On Jan. 28, 2020, the province first announced that a man in his 40s had returned to B.C. from Wuhan, China and tested positive for COVID-19.
Since then, the province has seen five separate waves of COVID-19 over the past two years, with a total of 318,906 positive tests. The current Omicron-driven wave has caused the highest level of active cases and hospitalizations the province has seen.
“Each of these waves have had their unique challenges and our response has adapted to that. We have made extraordinary societal efforts and these efforts have saved countless lives,” said provincial health officer Dr. Bonnie Henry.
“We have been on an incredibly long and arduous journey, and no, I didn't think we'd be on this phase of the journey for this long, but it is the reality that we have to accept.”
With the current widespread transmission of the Omicron variant in the province, Dr. Henry once again noted that contact tracing is no longer an effective tool to control the virus, and B.C.'s testing has been overwhelmed.
“Because the virus has changed, we needed to reset our control strategies,” she said. “Contact tracing is not something that works with this degree of spread and it's not possible to test everyone, so we need to focus our testing on those people who need it most.”
But she noted that new case counts have been recently decreasing, and she hopes the province is seeing a peak in hospitalizations. With this, she hopes to be able to lift some COVID-19 restrictions by Family Day.
“People have a level of immunity because we've stepped up for booster doses... if we are continuing on this trajectory then yes, I do hope that we will be able to lift some of those restrictions and gradually get back to those needed connections,” Dr. Henry said.
“We're looking towards the middle of February, Family Day, when we can start to get back to doing some more things again.”
The press conference came hours after Henry spoke on national radio describing why British Columbia has moved so fast to treat the COVID-19 as if it were a bad strain of influenza.
“This virus has changed and will become part of what we will be living with for years to come,” she told CBC’s Matt Galloway on The Current. “COVID is a very severe influenza season right now.”
Data shared during Friday's press conference shows the success B.C. has had in reducing deaths and hospitalizations by COVID-19 compared to other provinces.

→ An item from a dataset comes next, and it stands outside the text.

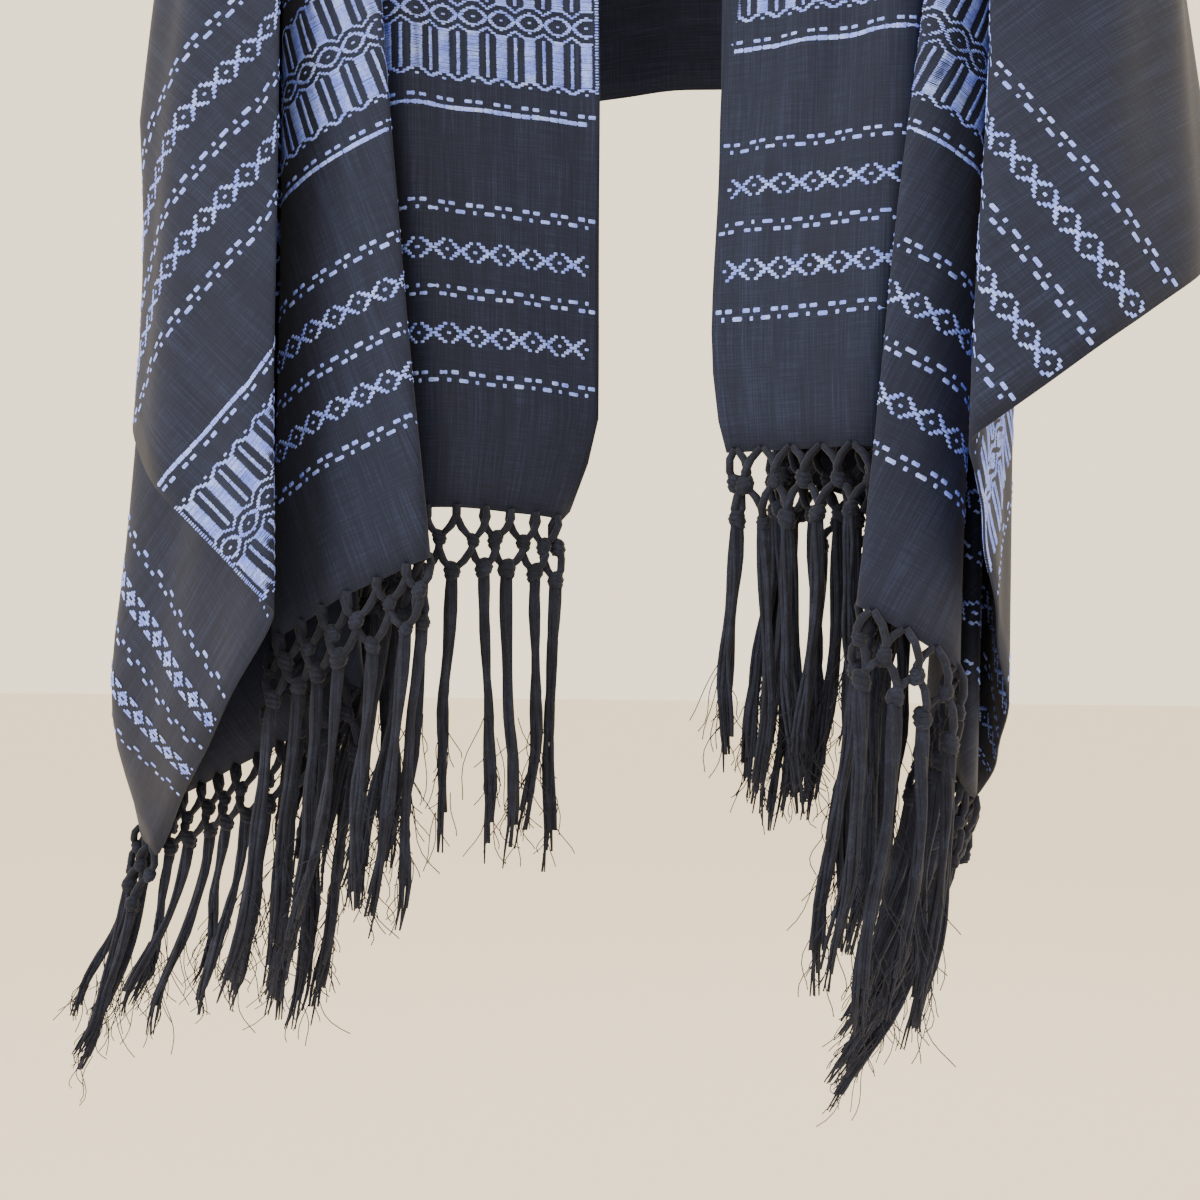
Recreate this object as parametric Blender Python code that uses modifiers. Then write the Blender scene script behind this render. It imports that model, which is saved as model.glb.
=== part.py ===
"""Rebozo shawl, one woven length with a knotted fringe at each end, hanging over a plain bar hanger.

Metres, +Z up, +X to the shawl's right end, +Y to the wall behind it. The origin is where the hook bears on its peg.

Each half of the cloth hangs as a cone: straight lines run down from the bar's tip, and the pleats are the cone's
section, given one metre below the tip. A line at angle a to the warp, r long, ends at the fringe, at the inner
selvedge or at the outer selvedge, whichever it meets first, so the hems and corners follow from the flat size.
"""

import math

import bmesh
import bpy
from mathutils import Quaternion, Vector

# ---- flat size of the cloth and of the hanger -------------------------------
CLOTH_W = 0.750          # selvedge to selvedge
FRINGE = 0.170           # knotted fringe at each end
BAR_HALF = 0.200         # half the hanger bar's length
BAR_R = 0.009            # bar radius
BAR_Z = -0.200           # bar axis below the hook's bearing point
HOOK_R = 0.020           # hook's inside radius
WIRE_R = 0.0017          # hook wire radius
STAY_R = 0.0014          # stay wire radius
STAY_X = 0.1925          # where the stays meet the bar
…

Currently, COVID-19 hospitalizations and deaths per 100,000 people in B.C. is lower than Quebec, Manitoba, Saskatchewan, Alberta and Ontario.
But positive signs are emerging at the national level too. On Friday, Canada's chief public health officer Dr. Theresa Tam said she believes the Omicron wave has peaked across the country, though hospitalizations remain high.
Looking back over the past two years, Dr. Henry was asked to consider how she handled the pandemic. B.C.'s top doctor said she could have done better at communicating major changes in the province's pandemic strategies when the virus changed.
“If I could do anything over, it would be to be clearer in some of those communications, particularly at those stressful times when things are changing,” Dr. Henry said.
She added a paraphrasing of a Maya Angelou quote that has guided her over the past two years: “Do the best with what you know, and when you know better, do better.”